PROJECT_ID = 'eng-reactor-287421'
SP_ETF_DAILY_DATASET = 'ETF_daily_alphavantage'
BQ_PROJECT_DATASET = 'eng-reactor-287421.ETF_daily_alphavantage'

In [7]:
def load_daily_etf_prices_bq():
    '''Loads the maturity data from the specified bigquery tables in the global etfs list and returns a dictionary 
    with keys corresponding to the ETF names.'''
    etf_data  = {}
    
    for table_name in etfs:
        query = f'''SELECT * FROM {SP_ETF_DAILY_DATASET}.{table_name}  ORDER BY Date DESC LIMIT 1 '''    # takes the most recent `date` which refers to the date coming from AlphaVantage
        df = pd.read_gbq(query, project_id=PROJECT_ID, dialect='standard')
        
        df['Date'] = pd.to_datetime(df['Date'], format='%Y-%m-%d')
        df.sort_values('Date', inplace=True)
        df.set_index('Date', inplace=True, drop=True)    # `drop=True` removes the column that is to be used as the index
        etf_data[table_name] = df 
        
    assert list(etf_data.keys()) == etfs
    return etf_data


def download_daily_prices():
    '''Downloads the daily ETF price data from the AlphaVantage API, and saves it to a dictionary of dataframes.'''
    dataframes = {}
    for etf in etfs: 
        print(f'Downloading daily ETF prices for etf: {etf}')
        url = f'https://www.alphavantage.co/query?function=TIME_SERIES_DAILY&outputsize=full&symbol={etf}&apikey={API_KEY}&adjusted=False'
        response = requests.get(url)
        data = response.json()
        df = pd.DataFrame(data['Time Series (Daily)']).T

        for col in df:
            df[col] = df[col].astype(float)

        df.index.rename('Date', inplace=True)
        df = df.rename({'1. open': 'Open', '2. high': 'High', '3. low': 'Low', '4. close': 'Close', '5. volume': 'Volume'}, axis=1)
        df.columns = df.columns + '_' + etf
        df.index = pd.to_datetime(df.index)
        dataframes[etf] = df

        time.sleep(15)        # have `time.sleep(15)` so that we do not want to keep hitting the AlphaVantage API, otherwise they will block our access
    return dataframes


def get_col_names(df: pd.DataFrame):
    '''Retrieves each of columns in `df`. The columns of each ETF's dataframe have a naming prefix (ie Open_MUB, Close_MUB, etc).'''
    return (df.filter(regex='Open').columns[0], 
            df.filter(regex='Close').columns[0], 
            df.filter(regex='Volume').columns[0],
            df.filter(regex='High').columns[0],
            df.filter(regex='Low').columns[0])

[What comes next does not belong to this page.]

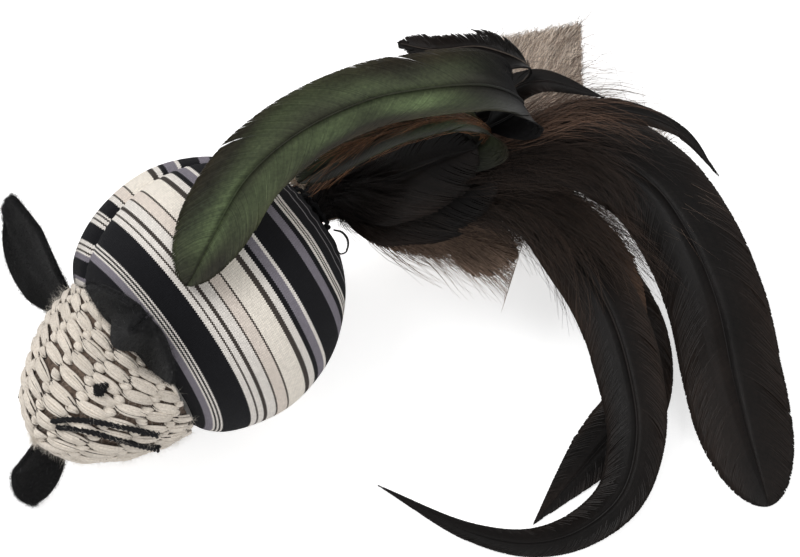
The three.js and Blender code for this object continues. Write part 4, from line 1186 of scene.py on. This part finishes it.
feather("green_plume_short", "green_feather_short", 0.140, 0.020,
        INNER_RING, 45, (0.3, 0.5, 0.85),
        [(0.2, -0.096, 0.091), (0.31, -0.15, 0.096), (0.39, -0.168, 0.15),
         (0.345, -0.125, 0.215), (0.226, -0.072, 0.249), (0.106, -0.045, 0.263),
         (-0.035, -0.044, 0.284)],
        green_tints([(0.62, -0.2, 0.08, 0.6, 0.9), (0.85, 0.2, 0.08, 0.5, 0.25)]), 105, steps=30,
        split=0.04, pitch=0.00022, down=(700, 0.45, 0.85, 0.026, 0.3, 0.004, (128, 92, 66), 0.5))
feather("black_plume_curled", "curled_black_feather", 0.125, 0.024,
        OUTER_RING, 45, (0.6, 0.8, 0.9),
        [(0.245, -0.06, 0.105), (0.475, -0.1, 0.105), (0.633, -0.124, 0.144), (0.576, -0.022, 0.19),
         (0.468, 0.048, 0.214), (0.414, 0.113, 0.224)],
        black_tints(0.3, 0.0), 107, steps=24, ragged=0.22, split=0.3, quill_tint=(74, 66, 60),
        roll=(-65, 0.62), halves=(0.8, 0.42))
feather("black_plume_small", "small_pointed_feather", 0.108, 0.010,
        OUTER_RING, 90, (0.45, 0.68, 0.75),
        [(0.289, -0.097, 0.091), (0.529, -0.118, 0.095), (0.634, -0.125, 0.109),
         (0.733, -0.18, 0.156), (0.835, -0.339, 0.156)],
        black_tints(0.1, 0.0), 109, pointed=True, split=0.05)
feather("black_plume_thin", "thin_feather", 0.141, 0.008,
        INNER_RING, -45, (0.42, 0.6, 0.7),
        [(0.249, -0.107, 0.075), (0.467, -0.182, 0.073), (0.623, -0.262, 0.091),
         (0.726, -0.403, 0.062), (0.733, -0.524, 0.02)],
        black_tints(0.4, 0.0), 111, pointed=True, split=0.1,
        down=(260, 0.30, 0.55, 0.050, 0.22, 0.004, (84, 64, 52), 0.5))
feather("black_plume_lower", "black_feather_lower", 0.062, 0.030,
        OUTER_RING, -90, (0.22, 0.48, 0.62),
        [(0.388, -0.3, 0.134), (0.602, -0.423, 0.142), (0.826, -0.534, 0.142)],
        black_tints(0.15, 0.0), 113, tip_power=2.2, ragged=0.08, split=0.1,
        down=(1500, 0.0, 0.42, 0.022, 0.75, 0.006, (30, 25, 22), 0.45))
feather("black_plume_wide", "wide_feather", 0.221, 0.031,
        INNER_RING, 135, (0.20, 0.45, 0.84),
        [(0.154, -0.073, 0.026), (0.283, -0.132, 0.029), (0.371, -0.197, 0.008),
         (0.408, -0.268, -0.033), (0.411, -0.337, -0.078), (0.386, -0.427, -0.123),
         (0.334, -0.521, -0.155), (0.295, -0.596, -0.176), (0.255, -0.683, -0.2)],
        black_tints(0.25, 0.4), 115, lies=True, split=0.04,
        down=(2000, 0.12, 0.34, 0.050, 0.36, 0.005, (44, 35, 30), 0.25))
feather("black_plume_sickle", "sickle_feather", 0.249, 0.021,
        INNER_RING, -135, (0.16, 0.38, 0.5),
        [(0.103, -0.067, 0.011), (0.17, -0.119, 0.011), (0.213, -0.18, -0.005),
         (0.226, -0.247, -0.029), (0.219, -0.319, -0.061), (0.19, -0.392, -0.101),
         (0.153, -0.445, -0.133), (0.096, -0.48, -0.158), (0.032, -0.477, -0.175),
         (-0.024, -0.45, -0.175), (-0.069, -0.391, -0.175), (-0.112, -0.272, -0.175)],
        black_tints(0.35, 0.35), 117, lies=True, pointed=True, split=0.04,
        down=(900, 0.08, 0.26, 0.050, 0.30, 0.005, (42, 34, 29), 0.65))
feather("brown_plume_middle", "middle_feather", 0.131, 0.013,
        OUTER_RING, -135, (0.35, 0.6, 0.75),
        [(0.198, -0.125, -0.002), (0.334, -0.214, -0.005), (0.434, -0.343, -0.032),
         (0.473, -0.507, -0.093), (0.434, -0.742, -0.192)],
        brown_tints, 119, pointed=True, split=0.3, ragged=0.08, halves=(0.9, 1.7),
        down=(2600, 0.14, 0.52, 0.050, 0.38, 0.006, (56, 44, 37), 0.78))
feather("black_plume_under", "under_feather", 0.195, 0.020,
        OUTER_RING, 135, (0.3, 0.55, 0.8),
        [(0.13, -0.072, -0.016), (0.232, -0.159, -0.027), (0.305, -0.261, -0.057),
         (0.322, -0.384, -0.126), (0.292, -0.47, -0.175), (0.235, -0.517, -0.205),
         (0.153, -0.528, -0.23), (-0.006, -0.555, -0.23)],
        black_tints(0.4, 0.4), 121, lies=True, pointed=True, split=0.04,
        down=(160, 0.14, 0.3, 0.03, 0.3, 0.003, (60, 46, 38), 0.5))
feather("brown_plume_fringe", "brown_fringe_feather", 0.069, 0.026,
        OUTER_RING, 180, (0.15, 0.5, 0.7),
        [(0.346, -0.273, -0.097), (0.512, -0.479, -0.133), (0.658, -0.708, -0.177)],
        brown_tints, 123, ragged=0.2, split=0.5,
        down=(1500, 0.15, 0.8, 0.034, 0.6, 0.002, (126, 106, 92), 0.5))

# Patch of fur: rabbit skin cut with straight edges, its soft underfur laid one way with longer
# dark-tipped guard hairs through it. A narrow neck of the skin is caught under the binding.
FUR_LENGTH = 0.113
SKIN_HALF = 0.0006
skin_marks = np.array([0, 0.2, 0.62, 1])
skin_far = FUR_LENGTH * np.array([[0.0673, 0.0354], [0.24, 0.06], [0.695, 0.162], [1, -0.012]])
skin_near = FUR_LENGTH * np.array([[0.0673, -0.0354], [0.24, -0.12], [0.53, -0.325], [0.914, -0.44]])
NOTCH_DEPTH, NOTCH_AT = 0.0121, 0.63
notch_point = skin_near[3] * (1 - NOTCH_AT) + skin_far[3] * NOTCH_AT - [NOTCH_DEPTH, 0]


def skin_place(u, v, height):
    """A point of the skin at share u along and v across, between its near and far edges, which run
    straight from mark to mark, with a notch cut into its end; it drops by a smooth step to lie
    below the feathers."""
    far = np.stack([np.interp(u, skin_marks, skin_far[:, k]) for k in (0, 1)], -1)
    near = np.stack([np.interp(u, skin_marks, skin_near[:, k]) for k in (0, 1)], -1)
    flat = near * (1 - v[..., None]) + far * v[..., None]
    flat[..., 0] -= NOTCH_DEPTH * u**3 * np.interp(v, [0, NOTCH_AT, 1], [0, 1, 0])
    ease = np.clip(u / 0.28, 0, 1)
    fall = ease * ease * (3 - 2 * ease)
    top = 0.0076 * math.sin(NOSE_DROOP) - 0.00565 / math.cos(NOSE_DROOP) - 0.0003
    low = (top - 0.0008) * (1 - fall) - 0.0195 * fall
    return np.concatenate([flat, (low + height)[..., None]], -1) + PIVOT


fur_material = spun_material("rabbit_fur", (0.85, 0.85, 0.85), (1.35, 1.35, 1.35), 1800,
                             roughness=0.65, specular=0.3, sheen=0.05, bump=0.2)
u, v = np.meshgrid(np.linspace(0, 1, 60), np.linspace(0, 1, 30), indexing="ij")
skin_middle = skin_place(u, v, 0.0006 * np.sin(7 * u) * np.sin(5 * v))
skin_mesh = closed_slab(skin_middle + [0, 0, SKIN_HALF], skin_middle - [0, 0, SKIN_HALF])
skin = piece("fur_skin", *skin_mesh, fur_material, "tail", "fur")
shade = np.tile(np.clip((0.35 - v) / 0.2, 0, 1).ravel(), 2)[:, None]
tinted(skin, linear(205, 190, 172) * (1 - shade) + linear(104, 88, 76) * shade)
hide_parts("fur_patch")


def room_ahead(roots, lay):
    """How far each hair can run before it crosses the skin's far edge or both of its end edges:
    for an edge from a to b, the cross product of a - root and b - a over that of lay and b - a."""
    runs = []
    for a, b in ((skin_far[2], skin_far[3]), (skin_far[3], notch_point), (notch_point, skin_near[3])):
        edge, gap = b - a, a - (roots[:, :2] - PIVOT[:2])
        turn = lay[:, 0] * edge[1] - lay[:, 1] * edge[0]
        run = (gap[:, 0] * edge[1] - gap[:, 1] * edge[0]) / np.where(np.abs(turn) < 1e-6, 1e-6, turn)
        runs.append(np.where(run < -0.0005, 1.0, np.maximum(run, 0)))
    end = np.where(np.minimum(runs[1], runs[2]) < 1, np.maximum(runs[1] % 1.0, runs[2] % 1.0), 1.0)
    return np.minimum(runs[0], end)


def laid_hair(name, centres, up, width, fall, tone):
    """Hairs of the fur along rows of centres, each narrowing to its tip by the fall."""
    sides, normals = frames(centres, up)
    taper = width * (1 - fall * np.linspace(0, 1, centres.shape[1]) ** 1.5)
    made = piece(name, *strands(centres, sides, normals, taper, taper * 0.6), fur_material, "tail", "fur")
    tinted(made, np.repeat(np.broadcast_to(tone, centres.shape).reshape(-1, 3), 4, axis=0))


def pile(name, count, length, width, seed, colour, tip, tip_from, spread, rise, past, ahead=12):
    """Laid hair: roots strewn over the skin, every hair bending from upright into the lay, which
    turns by ahead in degrees, and cut where it would run past the skin's edge."""
    draw = np.random.default_rng(seed)
    u, v = draw.uniform(0.08, 1, count) ** 0.75, draw.uniform(0, 1, count)
    roots = skin_place(u, v, SKIN_HALF)
    angle = math.radians(ahead) + spread * draw.normal(0, 1, count)
    angle = angle + 0.35 * (v - 0.4) + 0.10 * np.sin(17 * u + 9 * v)
    lay = np.stack([np.cos(angle), np.sin(angle), 0 * angle], -1)
    room = room_ahead(roots, lay)
    long = length * draw.uniform(0.55, 1.15, count)
    near_side = np.clip(1 - v / 0.3, 0, 1)
    past = past + 0.010 * near_side
    cut = room + np.minimum(past * draw.random(count) ** 2, 0.0150 / np.maximum(lay[:, 0], 0.1))
    at_edge = np.clip(1 - (cut - long) / 0.004, 0, 1)[:, None, None]
    long = np.minimum(long, cut)[:, None, None]
    s = np.linspace(0, 1, 5)[None, :, None]
    up = rise * draw.uniform(0.3, 1.0, (count, 1, 1))
    wave = 0.0006 * np.sin(7 * s + draw.uniform(0, 6.28, (count, 1, 1)))
    across = np.stack([-lay[:, 1], lay[:, 0], lay[:, 2]], -1)
    centres = roots[:, None] + long * s * lay[:, None] * 0.97 + wave * across[:, None]
    centres = centres + up * np.sin(math.pi / 2 * np.minimum(s * 1.6, 1)) * np.array([0, 0, 1.0])
    tone = linear(*colour) * draw.uniform(0.6, 1.15, (count, 1, 1))
    tone = tone * (1 - 0.6 * near_side)[:, None, None]
    dark = np.clip((s - tip_from) / (1 - tip_from), 0, 1) ** 0.7
    dark = np.clip(dark * (0.4 + 1.2 * at_edge), 0, 1)
    shade = tone * (1 - dark) + linear(*tip) * dark * draw.uniform(0.5, 1.5, (count, 1, 1))
    laid_hair(name, centres, np.array([0.05, 0.02, 1.0]), width, 0.8, shade)


pile("underfur", 7000, 0.014, 0.00011, 201, (248, 234, 220), (222, 204, 188), 0.6,
     0.20, 0.0036, 0.0015)
pile("underfur_top", 7000, 0.017, 0.00009, 203, (240, 225, 210), (150, 128, 110), 0.75,
     0.18, 0.0052, 0.002)
pile("guard_hair", 1900, 0.022, 0.00007, 205, (190, 170, 154), (50, 39, 32), 0.45,
     0.16, 0.0060, 0.004)
pile("long_guard_hair", 420, 0.042, 0.000055, 207, (150, 128, 112), (60, 46, 38), 0.35,
     0.55, 0.0060, 0.019, ahead=-8)
pile("stray_guard_hair", 420, 0.048, 0.00006, 209, (150, 128, 112), (60, 46, 38), 0.35,
     0.30, 0.0070, 0.040, ahead=-48)

# The hair of the skin's neck, pressed up between the binding and the cover on the far side.
draw = np.random.default_rng(211)
count = 1400
s = np.linspace(0, 1, 6)
reach = draw.uniform(0.0030, 0.0068, (count, 1))
neck_along = draw.uniform(0.0073, 0.0100, (count, 1)) - 0.45 * reach * s**2
neck_turn = np.radians(draw.uniform(60, 125, (count, 1))) + 0.12 * draw.normal(0, 1, (count, 1)) * s
centres = on_tail(neck_along, 0.0060 + 1.1 * reach * s, neck_turn)
tone = linear(214, 198, 178) * draw.uniform(0.6, 1.15, (count, 1, 1))
laid_hair("neck_hair", centres, to_tail, 0.00009, 0.7, tone)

def get_schema(Open: str, Close: str, Volume: str, High: str, Low: str):
    '''Returns the schema of the bigquery table for each ETF. The names of the Open, Close, Volume, High and Low columns are taken 
    as input because they are prefixed with the ETF name.'''
    job_config = bigquery.LoadJobConfig(schema=[bigquery.SchemaField('Date', bigquery.enums.SqlTypeNames.DATE),
                                                bigquery.SchemaField(Open, bigquery.enums.SqlTypeNames.FLOAT),
                                                bigquery.SchemaField(Close, bigquery.enums.SqlTypeNames.FLOAT),
                                                bigquery.SchemaField(Volume, bigquery.enums.SqlTypeNames.FLOAT),
                                                bigquery.SchemaField(High, bigquery.enums.SqlTypeNames.FLOAT),
                                                bigquery.SchemaField(Low, bigquery.enums.SqlTypeNames.FLOAT)],
                                        write_disposition='WRITE_APPEND')
    return job_config

In [None]:
def main(args):
    '''First download the bigquery tables of existing ETF price data, then download the daily data from AlphaVantage. 
    Afterwards, check if the observations in the downloaded data are in bigquery: if they are, we make a note and print 
    those with data already available, and if not, upload that data to bigquery.'''
    bq_data = load_daily_etf_prices_bq()
    daily_data = download_daily_prices()
    client = bigquery.Client()

    excluded = []    # list to keep track of ETFs that might already have today's data to avoid duplicates
    for name, df in daily_data.items():    # for each ETF in the data downloaded from AlphaVantage, check if it is already available, then upload if needed
        print(name)
        df = df.sort_index(ascending=True)
        df.index = pd.to_datetime(df.index)
        data_last_date = str(df.index[-1].date())    # date of the most recent entry in the downloaded data 
        
        dates = pd.to_datetime(bq_data[name].index)
        last_date = str(dates[0].date())    # date of the most recent entry in the bigquery table 
        
        if data_last_date == last_date:    # if the data is already available, then we move on to the next etf
            excluded.append(name)
            continue

        df = df.loc[data_last_date:]    # if the data is not available, we get all the data from the last date as a dataframe
        
        # retrieve the column names and schema, and then upload to Bigquery
        Open, Close, Volume, High, Low = get_col_names(df)
        job_config = get_schema(Open, Close, Volume, High, Low)
        table_id = BQ_PROJECT_DATASET + '.' + name
        df = df.reset_index(drop=False).sort_values(by='Date')
        job = client.load_table_from_dataframe(df, table_id, job_config=job_config)  
        job.result()

    if excluded:
        return f'Data for {excluded} already available'
    else:
        return 'Upload Successful for all ETFs'

In [8]:
main('test')

HYD
HYMB
IBMJ
IBMK
IBML
IBMM
ITM
MLN
MUB
PZA
SHM
SHYD
SMB
SUB
TFI
VTEB
FMHI
MMIN
HYD
HYMB
IBMJ
IBMK
IBML
IBMM
ITM
MLN
MUB
PZA
SHM
SHYD
SMB
SUB
TFI
VTEB
FMHI
MMIN


"Data for ['IBMJ', 'IBMK'] already available"